Browder's personal life intersected with American intellectual life in a notable way: several of his children became distinguished mathematicians, and his family remained active in academic and public life for decades thereafter. His grandson Bill Browder would become known internationally in finance and human rights advocacy, underscoring the wide arcs of a family shaped by 20th-century upheavals.
Assessment and Legacy
Earl Browder's career tracks the turbulent journey of American communism from clandestine factionalism to Popular Front respectability, wartime patriotism, and postwar marginalization. As General Secretary he professionalized the party, broadened its appeal, and pushed for alliances with New Deal liberals, unions, and antiracist movements. His partnership and rivalry with William Z. Foster, collaboration with James W. Ford, and entanglement with the strategic dictates associated with Joseph Stalin and Georgi Dimitrov defined his choices. The Duclos intervention and the ascent of Eugene Dennis symbolized the limits of his project once the international line shifted.
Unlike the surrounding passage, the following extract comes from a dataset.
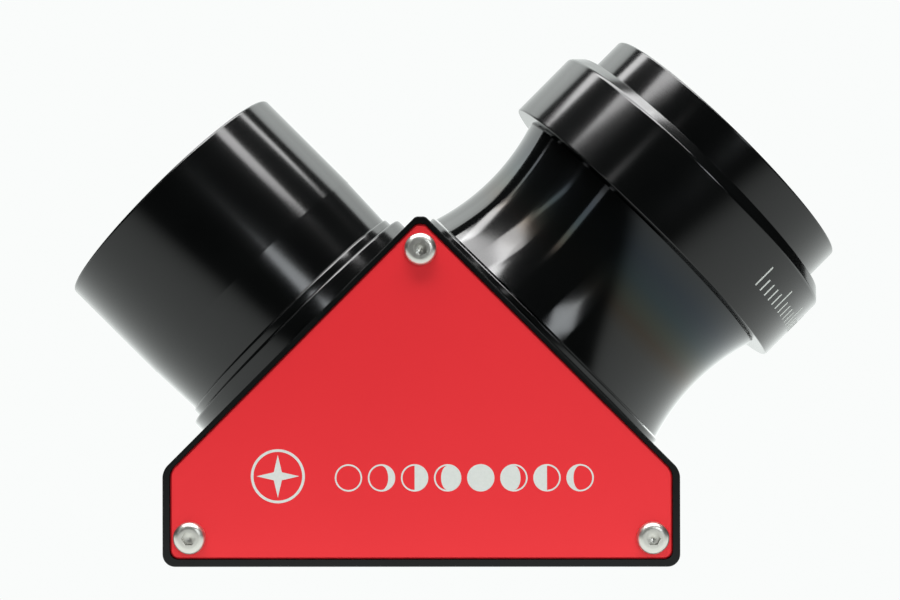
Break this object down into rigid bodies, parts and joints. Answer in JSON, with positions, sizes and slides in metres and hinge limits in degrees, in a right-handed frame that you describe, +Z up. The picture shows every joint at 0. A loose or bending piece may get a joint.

Browder's attempt to reinterpret communism through American idioms left an enduring imprint on labor, civil rights, and cultural politics in the 1930s and early 1940s. His misjudgments, especially the leap to dissolve the party, were consequential, yet they sprang from a consistent conviction that cooperation across ideological boundaries could prevent catastrophe and secure reform. He died in 1973, still defending the logic of his wartime turn and still arguing that the promise glimpsed at Teheran had been squandered by the escalation of the Cold War. His life remains a case study in the possibilities and perils of ideological adaptation within a mass democracy.